4. Identify whether the solution is actually a solution.

The best approach in determining whether AI technology is really offering a solution, or is just cleverly packaged marketing, is to treat AI technologies as your company or firm would treat any traditional software adoption:

  • Evaluate the solution against known standards, including security certifications, architecture, and availability. Evaluate how the solution provides guardrails for security, data confidentiality, ownership of IP, cost, and rational “Terms of Use” that protect your data and rights.
  • Undertake rigorous piloting and testing – ideally on known, publicly available information, and compare. Note that local solutions lessen the risk of data loss and exposure, but cross-contamination within your own company remains a risk (having a bad security policy can expose the company’s confidential information).
  • Compare solutions and output produced directly, and track investment (time) to produce outputs.

Note that rigorous and defined testing plans are highly recommended but rarely used, and that any framework definition for testing criteria will improve results.

5. Determine essential considerations for your company and/or clients.

Carefully examine the solution’s terms of use, focusing on data use and privacy:

  • Make sure that input data is not shared or available, even to other users at the same company – for example, whether the solution includes local device encryption of data.
  • Ensure that input and output data are not used to train.
  • If applicable, note the legal requirements in the United States and of jurisdictions outside of the United States – state requirements may vary, and in the European Union (EU) broad disclosure requirements may apply – for example, consider the European Patent (EP) requirement to identify and/or publish what data models and AI is being used.
  • Take notice of the solution architecture: Is it cloud-based? If so, it’s important to restrict processing to “local” jurisdiction (for example, export control laws vary by jurisdiction).
  • Ensure that IP is protected, and that you maintain ownership: all interactions, inputs, outputs, explicit prompts, persona derived from input, etc. should be owned by and accrue to the user.

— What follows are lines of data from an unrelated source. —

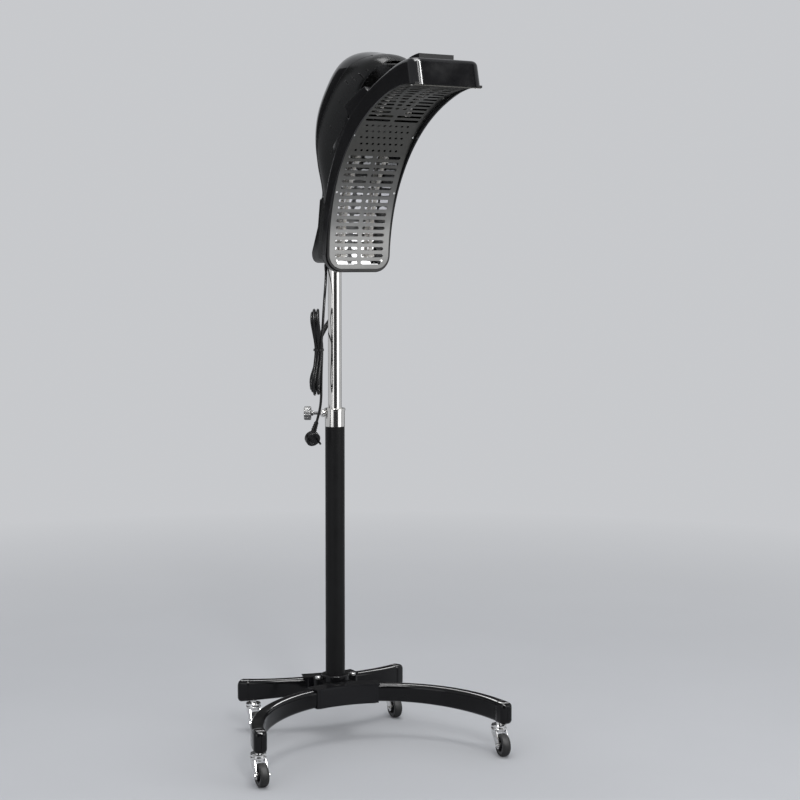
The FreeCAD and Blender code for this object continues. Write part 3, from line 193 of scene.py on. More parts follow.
HANK_TOP = 0.985
HANK_BOTTOM = 0.794
HANK_TOP_SIDE = -0.0365
HANK_BOTTOM_SIDE = -0.0354
HANK_STEP = -0.0042
TIE_SIDE = -0.0347
TIE_HEIGHT = 0.894
TIE_HALF_HEIGHT = 0.012
STRAND_PITCH = 0.0061
STRAND_SPREAD = 0.62
WIDE_FOLD = 0.024
NARROW_FOLD = 0.0195
NARROW_RISE = 0.0055
NARROW_DROP = 0.0065
# Sideways place, height, radius and lean of the fold that leads into the loose turn
LAST_FOLD = (-0.0508, 0.8045, 0.022, 0.16)
FOLD_STEPS = 4

# Mesh pieces that scene.py makes, each with its slot. dress_nodes() gives them their materials.
EXTRA = []


def linked(name, data):
    """A new object in the scene."""
    thing = bpy.data.objects.new(name, data)
    bpy.context.scene.collection.objects.link(thing)
    return thing


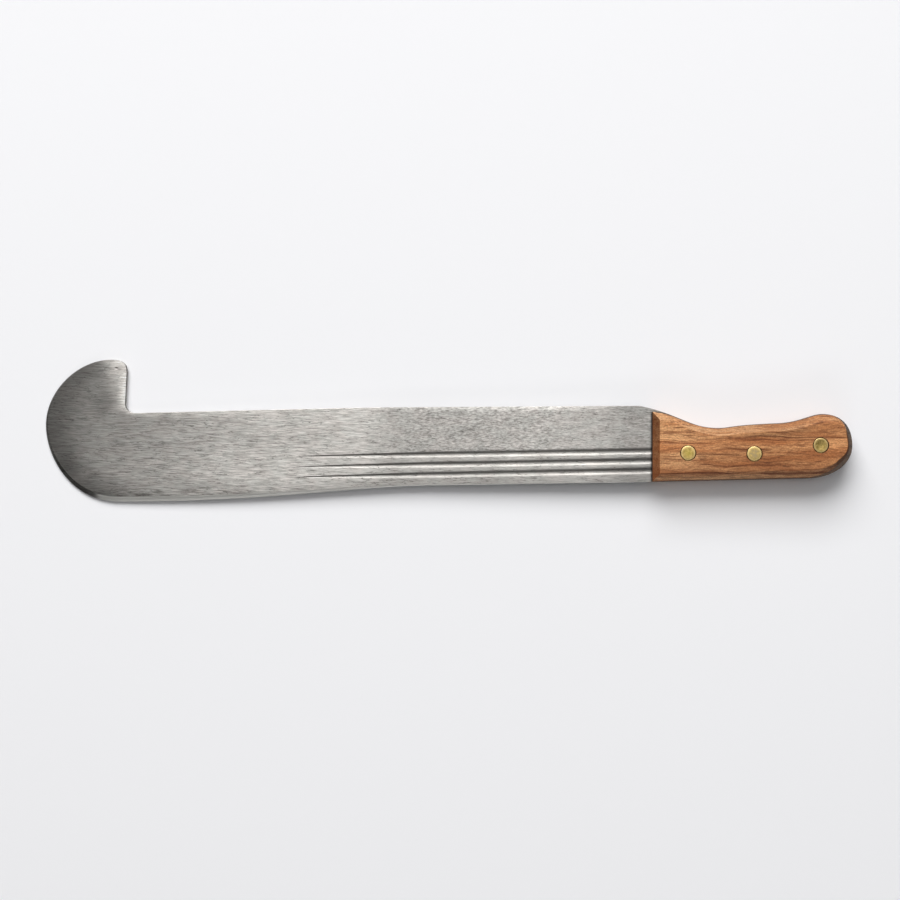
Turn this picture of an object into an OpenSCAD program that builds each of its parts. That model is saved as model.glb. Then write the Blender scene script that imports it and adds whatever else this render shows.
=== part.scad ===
// Hook-nosed machete with a full tang, two wooden scales and three two-part rivets.
// Everything is drawn with the rivet line along X at y = 0, the handle's front at x = 0,
// the butt towards +X, the spine towards +Y and the blade's middle plane at z = 0.
// The finished pieces are then laid down as the tool lies on a table.

/* [Blade] */
// Length from the front of the handle to the foremost point of the nose
blade_len = 406.8; // [350:0.1:480]
// Thickness of the steel, blade and tang alike
blade_t = 2.5; // [2:0.1:3.5]
// Height of the spine above the rivet line, just ahead of the handle
spine_rise = 31.6; // [30:0.1:36]
// Distance from the front of the handle to where the spine bends down
spine_bend_at = 190; // [120:5:230]
// How much lower the spine is at that bend
spine_bend_fall = 1; // [0:0.1:2]
// How much lower the spine is at the notch
spine_fall = 4.7; // [2:0.1:8]
// Length of the slope that leads the spine down to the handle
ricasso_len = 8; // [7.5:0.5:14]
// Depth of the edge below the rivet line at the handle
edge_drop = 19.3; // [18:0.1:23]
// Length of the straight edge ahead of the handle
neck_len = 141; // [110:1:170]
// How much lower the straight edge is at its far end
neck_fall = 1.7; // [0:0.1:5]

/* [Nose and hook] */
// Height of the foremost point above the rivet line
nose_rise = 19; // [12:0.1:23]
// Distance from the foremost point back to the lowest point of the belly
belly_back = 47; // [42:0.5:56]
// Depth of the belly below the rivet line
belly_drop = 33.8; // [28:0.1:38]
// Distance from the foremost point back to the crest of the hook
crest_back = 43; // [38:0.5:46]
// Height of the crest above the rivet line
crest_rise = 62.8; // [54:0.1:72]
// Roundness of the nose, from 0.4, nearly a corner cut off, to 0.6, nearly square
nose_round = 0.52; // [0.4:0.01:0.6]
// Width of the hook, from the foremost point back to its inner edge
hook_w = 54.8; // [52:0.1:62]
// How far the top of the inner edge leans back
hook_lean = 0.6; // [0:0.1:2.5]
// Height of the rounded tip of the hook
hook_tip_h = 8.5; // [6:0.5:12]
// Radius of the fillet in the notch
notch_r = 5; // [3:0.1:7]

/* [Grinding] */
// Width of the cutting bevel on the belly
belly_bevel_w = 3.2; // [2:0.1:4.5]
// Width of the bevel round the nose
nose_bevel_w = 1.9; // [1:0.1:2.8]
// Width of the bevel on the hook's inner edge
hook_bevel_w = 1.1; // [0.6:0.1:1.8]
// Width of the bevel on the straight edge, where the neck ends
neck_bevel_w = 0.75; // [0.4:0.05:1.5]
// Thickness left at the cutting edge
edge_t = 0.4; // [0.3:0.05:0.8]
// Chamfer that breaks the unground edges
edge_break = 0.3; // [0.2:0.05:0.5]

/* [Fullers] */
// Number of fullers on each face
fuller_n = 3; // [1:1:3]
// Width of a fuller
fuller_w = 4.2; // [3:0.1:4.4]
// Depth of a fuller
fuller_depth = 0.55; // [0.3:0.05:0.7]
// Distance from one fuller to the next
fuller_pitch = 6.5; // [5.6:0.1:6.8]
// Height of the first fuller above the rivet line, at the handle
fuller_rise = 0.9; // [-1:0.1:4]
// Length from the handle to where a fuller has run out
fuller_len = 238; // [200:1:260]
// Length over which a fuller runs out
fuller_runout = 88; // [40:1:110]
// Slope of the first fuller towards the edge, in degrees
fuller_slope = 0.8; // [0:0.05:1.6]
// How much more each next fuller slopes, in degrees
fuller_fan = 0.1; // [0:0.02:0.2]
// Length of fuller hidden under the scales
fuller_tuck = 6; // [2:0.5:10]

/* [Handle] */
// Length of the handle, from the front of the scales to the butt
handle_len = 133.3; // [128:0.1:150]
// Thickness of each scale
scale_t = 10.5; // [8:0.5:13]
// Width and depth of the chamfer round each scale
chamfer = 4.8; // [3:0.1:6]
// Width of that chamfer where it faces the butt
butt_chamfer = 2.9; // [2:0.1:5]
// How far the edge of the tang stands proud of the scales
tang_proud = 0.4; // [0.2:0.05:0.8]
// How far it stands proud at the butt
butt_proud = 1.6; // [0.4:0.1:2]
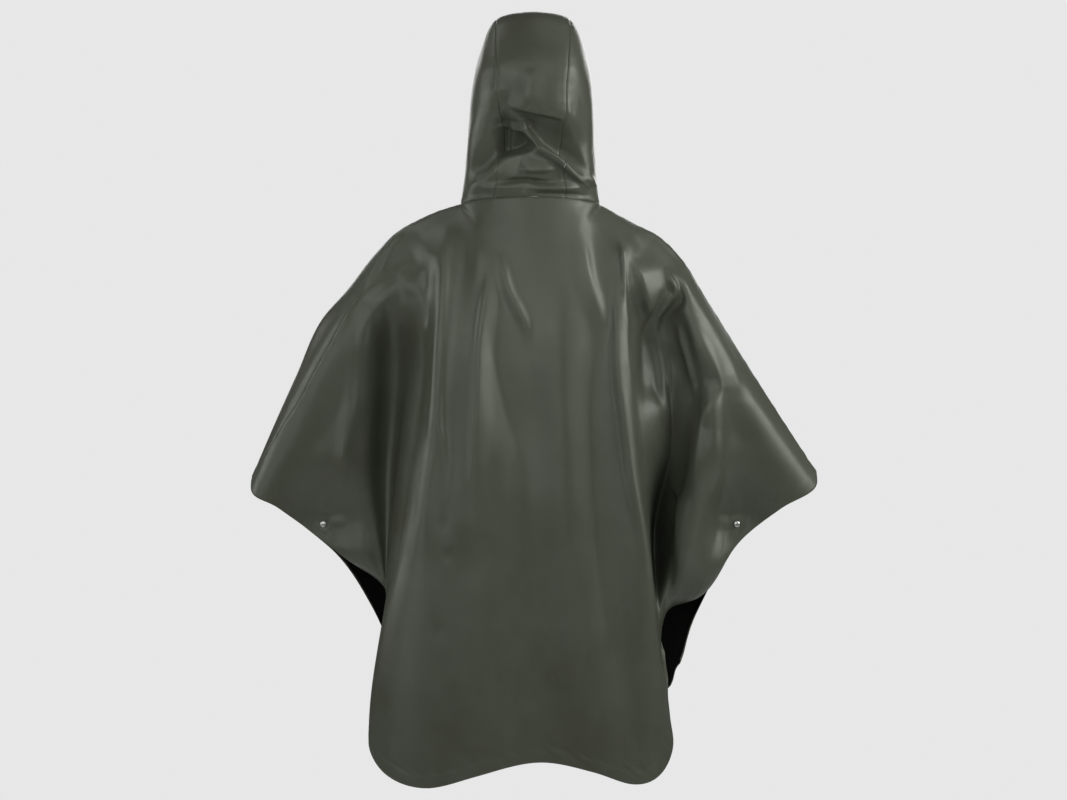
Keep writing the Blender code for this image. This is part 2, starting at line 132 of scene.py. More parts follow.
room = bpy.data.worlds.new("room")
room.use_nodes = True
room_nodes = room.node_tree
room_nodes.nodes.clear()
seen = add_node(room_nodes, "ShaderNodeBackground", {"Color": PALE, "Strength": 1.0})
thrown = add_node(room_nodes, "ShaderNodeBackground", {"Color": PALE, "Strength": ROOM_LIGHT})
path = add_node(room_nodes, "ShaderNodeLightPath")
by_ray = {0: path.outputs["Is Camera Ray"], 1: thrown.outputs[0], 2: seen.outputs[0]}
mixed = add_node(room_nodes, "ShaderNodeMixShader", by_ray)
add_node(room_nodes, "ShaderNodeOutputWorld", {"Surface": mixed.outputs[0]})
scene.world = room

floor_turn = np.linspace(0, 2 * np.pi, FLOOR_CORNERS, endpoint=False)
floor_rim = np.stack([FLOOR_RADIUS * np.cos(floor_turn), FLOOR_RADIUS * np.sin(floor_turn)], axis=1)
floor_finish, _, floor_shader = new_finish("pale_floor")
floor_shader.inputs["Base Color"].default_value = PALE
floor_shader.inputs["Roughness"].default_value = FLOOR_ROUGHNESS
floor_points = [(x, y, -FLOOR_DROP) for x, y in floor_rim]
floor = new_piece("floor", floor_points, [range(FLOOR_CORNERS)], [floor_finish])

# ---------------------------------------------------------------- back
# One piece of knit with a smooth coating, cut from cuff to cuff. It is sewn to the front along the
# shoulders and arms and to the hood at the neck, and its other edges are turned in and taped.

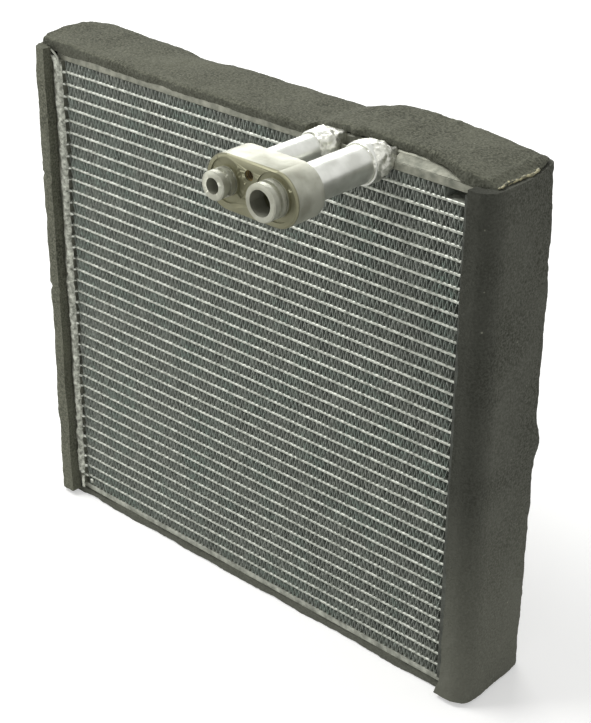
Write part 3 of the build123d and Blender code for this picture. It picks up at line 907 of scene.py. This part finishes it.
# Plain white floor that keeps the object's shadow: it glows only for the camera
floor_paint, tree = new_material("matt_white_floor")
light_path = add(tree, "ShaderNodeLightPath")
matt = add(tree, "ShaderNodeBsdfDiffuse", {"Color": colour("#e6e6e4")})
glow = add(tree, "ShaderNodeEmission", {"Color": colour("#ffffff"), "Strength": 0.42})
seen = add(tree, "ShaderNodeMixShader", {0: light_path.outputs["Is Camera Ray"], 2: glow.outputs[0]})
both = add(tree, "ShaderNodeAddShader", {0: matt.outputs[0], 1: seen.outputs[0]})
close(tree, both)
floor = start(bpy.ops.mesh.primitive_plane_add, "floor", size=40, location=(0, 0, -0.5 * MM))
floor.data.materials.append(floor_paint)

# White air: full white where it is seen, directly or mirrored, and dimmer as light
world = bpy.data.worlds.new("studio")
bpy.context.scene.world = world
world.use_nodes = True
tree = world.node_tree
tree.nodes.clear()
light_path = add(tree, "ShaderNodeLightPath")
backdrop = add(tree, "ShaderNodeMath", {
    0: light_path.outputs["Is Camera Ray"], 1: light_path.outputs["Is Glossy Ray"]}, operation="MAXIMUM")
backdrop = add(tree, "ShaderNodeMath", {
    0: backdrop.outputs[0], 1: light_path.outputs["Is Transmission Ray"]}, operation="MAXIMUM")
level = add(tree, "ShaderNodeMapRange", {"Value": backdrop.outputs[0], "To Min": 0.42, "To Max": 1.0})
air = add(tree, "ShaderNodeBackground", {"Color": colour("#ffffff"), "Strength": level.outputs["Result"]})
add(tree, "ShaderNodeOutputWorld", {"Surface": air.outputs[0]})

light_aim = Vector((0, 0, 0.14))
for name, place, size, power in (
        ("key_light", (-0.7, -0.55, 1.55), 0.7, 15),
        ("rim_light", (-1.1, 1.2, 1.1), 0.9, 12),
        ("front_light", (-1.3, -1.2, 0.5), 0.8, 5.5),
        ("fill_light", (0.7, -1.4, 0.25), 0.7, 2.2)):
    lamp_data = bpy.data.lights.new(name, "AREA")
    lamp_data.size = size
    lamp_data.energy = power
    lamp = bpy.data.objects.new(name, lamp_data)
    lamp.location = place
    lamp.rotation_euler = (light_aim - Vector(place)).to_track_quat("-Z", "Y").to_euler()
    bpy.context.scene.collection.objects.link(lamp)

bpy.context.scene.view_settings.view_transform = "Standard"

6. Weigh the risks and rewards.

When assessing whether to adopt an AI solution, weigh the costs, risks and uncertainties of the new technology and its risk of becoming obsolete with the benefit to your company or client of improving performance, reducing friction and optimizing workflows.

In weighing the risks and rewards, it’s important to ask:

  • Do you need to change how you train your teams?
  • Are the solutions providing improvements, efficiency, and any measurable contribution at all?
  • What are other players in your space doing?
  • Which solutions are showing the most promise?
  • What spaces include the most risk?

Generative AI

The promises of generative AI include productivity gains, improved workflows, and creative outputs. Keep in mind that open-source model use may breach license restrictions, creating hidden liability. And its risks can be serious as there can be litigation exposure as the recent Anthropic/Claude lawsuit highlights. [1] Although the Court found the underlying uses transformative, the law in this space may see significant changes and potential conflict between jurisdictions.

Safer Applications of AI

Not every implementation is high-risk. Administrative, operational, and maintenance tasks often involve repetitive processes that do not involve sensitive data. Here, AI adoption can deliver immediate efficiency gains with lower exposure, provided that any AI solutions are monitored, and trained on “safe” data.

It’s All About Balance

Adopting new technology and the plethora of AI solutions isn’t about chasing hype—it’s about aligning with a long-term growth strategy, risk tolerance, and client needs.

Trailblazers should expect turbulence but may reap early rewards. Measured adopters can achieve steady gains while managing exposure. The risk-averse can avoid pitfalls but must guard against stagnation. Every organization must decide where it falls on this spectrum and vigorous adoption procedures regardless. Balancing speed with adopting wisely—protecting IP, data, and reputation – will allow balanced implementation tuned to your risk tolerance.